What to do: Return exactly the lines that run from the beginning through the line containing "two pieces, with", both included, and no others.

Source data:
************

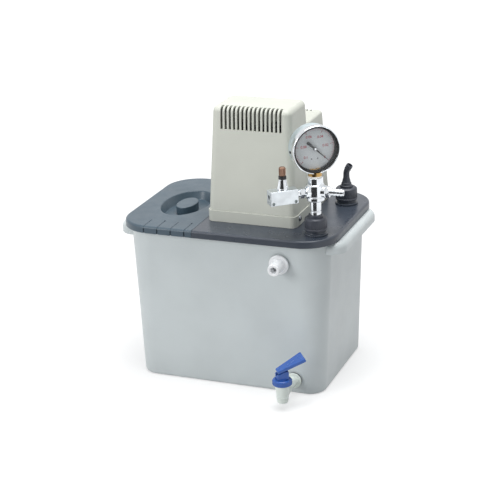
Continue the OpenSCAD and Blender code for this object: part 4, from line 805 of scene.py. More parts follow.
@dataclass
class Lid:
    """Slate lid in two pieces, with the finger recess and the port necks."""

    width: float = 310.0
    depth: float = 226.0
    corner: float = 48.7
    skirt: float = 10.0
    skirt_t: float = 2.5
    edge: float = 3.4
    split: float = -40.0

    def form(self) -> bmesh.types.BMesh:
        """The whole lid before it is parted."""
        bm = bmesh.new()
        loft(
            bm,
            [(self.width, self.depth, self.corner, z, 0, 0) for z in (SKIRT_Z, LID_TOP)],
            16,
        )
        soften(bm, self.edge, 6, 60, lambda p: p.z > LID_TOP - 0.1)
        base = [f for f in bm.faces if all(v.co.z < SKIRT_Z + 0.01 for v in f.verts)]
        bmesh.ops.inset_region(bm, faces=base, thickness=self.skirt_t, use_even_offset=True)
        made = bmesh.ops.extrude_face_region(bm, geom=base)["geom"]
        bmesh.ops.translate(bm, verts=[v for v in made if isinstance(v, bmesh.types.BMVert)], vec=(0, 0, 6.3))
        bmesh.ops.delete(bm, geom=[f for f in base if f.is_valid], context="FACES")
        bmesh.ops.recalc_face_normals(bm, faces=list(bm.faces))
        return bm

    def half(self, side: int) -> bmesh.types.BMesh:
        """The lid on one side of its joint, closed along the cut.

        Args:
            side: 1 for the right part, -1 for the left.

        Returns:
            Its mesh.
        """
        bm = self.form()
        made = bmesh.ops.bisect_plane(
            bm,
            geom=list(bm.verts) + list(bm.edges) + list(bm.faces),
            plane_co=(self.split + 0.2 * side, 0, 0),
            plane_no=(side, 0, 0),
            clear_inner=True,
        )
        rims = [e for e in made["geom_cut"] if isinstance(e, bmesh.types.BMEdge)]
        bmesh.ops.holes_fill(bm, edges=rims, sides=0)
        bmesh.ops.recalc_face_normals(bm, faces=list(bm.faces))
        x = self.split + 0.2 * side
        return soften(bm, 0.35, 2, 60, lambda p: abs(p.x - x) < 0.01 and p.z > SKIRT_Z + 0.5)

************

Answer below:
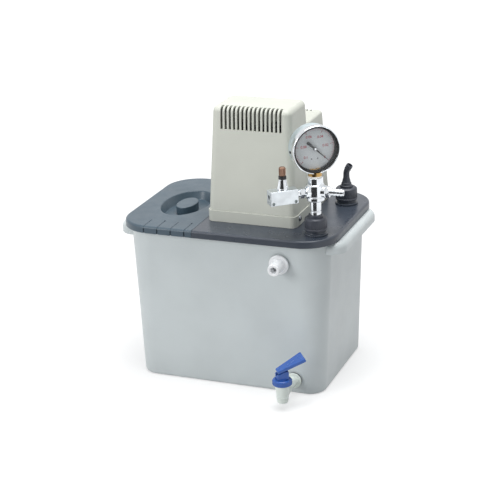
Continue the OpenSCAD and Blender code for this object: part 4, from line 805 of scene.py. More parts follow.
@dataclass
class Lid:
    """Slate lid in two pieces, with the finger recess and the port necks."""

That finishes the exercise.